Instruction
Begin at the line that contains "[tail] + legs)", stop after the line that contains "import math", and reproduce only that span, unaltered.

Dataset section
-- Begin --

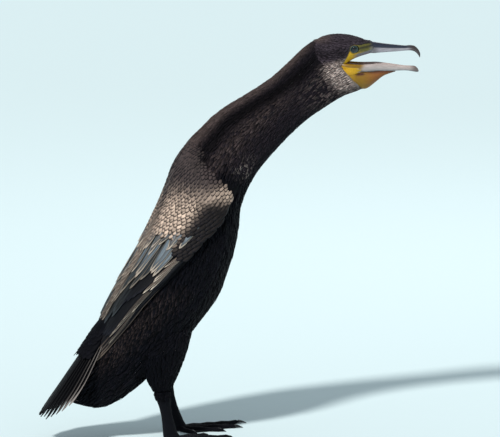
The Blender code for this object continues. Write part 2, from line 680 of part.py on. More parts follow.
def toe(name, number, side, foot_x, where):
    """One toe with its knuckles, flat sole and claw."""
    degrees, length, joints = TOES[number][1:]
    angle = math.radians(degrees)
    across = np.array([side * math.sin(angle), math.cos(angle), 0])
    rows = []
    steps = 2 * joints
    for i in range(steps + 1):
        t = i / steps
        knuckle = math.cos(2 * math.pi * joints * t)
        size = 1 - TOE_TAPER * t
        arch = (TOE_ARCH + TOE_ARCH_STEP * number) * max(0, 1 - t / TOE_ARCH_END)
        distance = TOE_START + (length - TOE_START) * t
        half_width = TOE_HALF_WIDTH * size * (1 + KNUCKLE[0] * knuckle)
        rows.append((distance, half_width, arch, TOE_HEIGHT * size * (1 + KNUCKLE[1] * knuckle)))
    rows += [(length + ahead, half_width, bottom, top) for ahead, half_width, bottom, top in CLAW]
    rings = []
    for distance, half_width, bottom, top in rows:
        middle = toe_line(side, foot_x, degrees, distance)
        outline = [(x, up) for x, up in TOE_CUT] + [(-x, up) for x, up in TOE_CUT[::-1]]
        rings.append([
            middle + across * half_width * x + np.array([0, 0, bottom + (top - bottom) * up]) for x, up in outline
        ])
    return loft(name, rings, where)


def web(name, number, side, foot_x, where):
    """The skin between a toe and the next one, with a hollow front edge."""
    outer, inner = [], []
    first, second = TOES[number], TOES[number + 1]
    for share in WEB_ROWS:
        top, under = [], []
        for t in (0, 0.25, 0.5, 0.75, 1):
            reach = WEB_REACH * share * (1 - WEB_SCALLOP * 4 * t * (1 - t) * share)
            a = toe_line(side, foot_x, first[1], first[2] * reach)
            b = toe_line(side, foot_x, second[1], second[2] * reach)
            low = WEB_CLEAR + WEB_LIFT * (2 * t - 1) ** 2
            middle = a + (b - a) * t
            top.append(middle + np.array([0, 0, low + WEB_THICK]))
            under.append(middle + np.array([0, 0, low]))
        outer.append(top)
        inner.append(under)
    return sheet(name, outer, inner, where)


def build_foot(name, side, foot_x, parts, cutters):
    rings = []
    for z, ahead, half_depth, half_width in HEEL:
        rings.append(oval((foot_x + ahead, side * LEG_SIDE, z), (half_depth, 0, 0), half_width, 14))
    foot = loft(name, rings, parts)
    pieces = [toe("toe", number, side, foot_x, cutters) for number in range(len(TOES))]
    pieces += [web("web", number, side, foot_x, cutters) for number in range(len(TOES) - 1)]
    return combine(foot, pieces, "UNION")


def build_legs(parts, cutters):
    made = []
    for name, (side, ankle_x, ankle_z, foot_x) in LEGS.items():
        made.append(build_thigh("thigh_" + name, side, ankle_x, ankle_z, parts, cutters))
        made.append(build_shank("tarsus_" + name, side, ankle_x, ankle_z, foot_x, parts))
        made.append(build_foot("foot_" + name, side, foot_x, parts, cutters))
    return made


def finish_piece(made, finish, turn):
    """Splits a piece into triangles, turns it with the neck, scales it to metres and gives it its finish."""
    work = bmesh.new()
    work.from_mesh(made.data)
    bmesh.ops.triangulate(work, faces=work.faces)
    points = np.array([vert.co for vert in work.verts])
    if turn:
        points = turned(points)
    for vert, point in zip(work.verts, points * MM):
        vert.co = point
    work.to_mesh(made.data)
    work.free()
    made.data.name = made.name
    made.data.shade_smooth()
    made.data.set_sharp_from_angle(angle=SHARP_ANGLE)
    made.data.materials.clear()
    made.data.materials.append(material(finish))


def stand_on_origin(pieces):
    """Puts the middle of the bird's box over the origin, by an empty that carries every piece."""
    corners = np.array([vert.co for piece in pieces for vert in piece.data.vertices])
    middle = (corners.min(axis=0) + corners.max(axis=0)) / 2
    carrier = bpy.data.objects.new("cormorant", None)
    pieces[0].users_collection[0].objects.link(carrier)
    carrier.location = (-middle[0], -middle[1], -corners[:, 2].min())
    for piece in pieces:
        piece.parent = carrier


def main():
    for old in list(bpy.data.objects):
        bpy.data.objects.remove(old)
    parts = new_collection("cormorant")
    cutters = new_collection("cutters")
    flesh = build_body(parts)
    head, eye_left, eye_right = build_head(parts, cutters)
    upper, lower, pouch = build_jaw(parts, cutters)
    wings = build_wings(parts, cutters)
    tail = build_tail(parts, cutters)
    legs = build_legs(parts, cutters)
    for piece in flesh + [head]:
        finish_piece(piece, "plumage", True)
    for piece in (eye_left, eye_right):
        finish_piece(piece, "eye", True)
    for piece in (upper, lower):
        finish_piece(piece, "horn", True)
    finish_piece(pouch, "bare_skin", True)
    for piece in wings:
        finish_piece(piece, "wing_feather", True)
    finish_piece(tail, "tail_feather", False)
    for piece in legs:
        finish_piece(piece, "plumage" if piece.name.startswith("thigh") else "foot_skin", False)
    stand_on_origin(flesh + [head, eye_left, eye_right, upper, lower, pouch] + wings + [tail] + legs)
    bpy.data.collections.remove(cutters)


main()
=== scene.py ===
"""The looks of a life-size great cormorant: skin, feathers, bill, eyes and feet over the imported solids.

Sizes are in millimetres in the bird's own straight frame, the one that the solids are drawn in: X ahead,
Y to its left, Z up from the floor. world() turns them with the neck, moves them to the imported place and
gives metres. Colours are named by their 0 to 255 values on a screen.
"""

import math

import bpy
import numpy as np
from mathutils import Matrix, Vector
from mathutils.bvhtree import BVHTree
from mathutils.kdtree import KDTree

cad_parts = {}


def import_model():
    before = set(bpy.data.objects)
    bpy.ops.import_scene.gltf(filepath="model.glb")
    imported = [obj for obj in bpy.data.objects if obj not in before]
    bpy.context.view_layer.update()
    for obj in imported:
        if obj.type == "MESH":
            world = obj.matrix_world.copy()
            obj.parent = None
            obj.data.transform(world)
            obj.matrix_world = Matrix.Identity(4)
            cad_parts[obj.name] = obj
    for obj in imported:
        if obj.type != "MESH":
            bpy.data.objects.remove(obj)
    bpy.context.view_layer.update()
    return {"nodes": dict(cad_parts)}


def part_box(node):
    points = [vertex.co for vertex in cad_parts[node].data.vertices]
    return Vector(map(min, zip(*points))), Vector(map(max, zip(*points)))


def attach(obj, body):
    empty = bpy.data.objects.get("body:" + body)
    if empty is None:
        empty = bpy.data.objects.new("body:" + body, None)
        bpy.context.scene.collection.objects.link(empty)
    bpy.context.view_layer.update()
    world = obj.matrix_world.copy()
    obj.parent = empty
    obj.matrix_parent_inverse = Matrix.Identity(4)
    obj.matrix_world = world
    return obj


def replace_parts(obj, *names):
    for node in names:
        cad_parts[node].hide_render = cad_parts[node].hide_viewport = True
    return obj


MM = 0.001
SEED = 7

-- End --

Result for this task
    stand_on_origin(flesh + [head, eye_left, eye_right, upper, lower, pouch] + wings + [tail] + legs)
    bpy.data.collections.remove(cutters)


main()
=== scene.py ===
"""The looks of a life-size great cormorant: skin, feathers, bill, eyes and feet over the imported solids.

Sizes are in millimetres in the bird's own straight frame, the one that the solids are drawn in: X ahead,
Y to its left, Z up from the floor. world() turns them with the neck, moves them to the imported place and
gives metres. Colours are named by their 0 to 255 values on a screen.
"""

import math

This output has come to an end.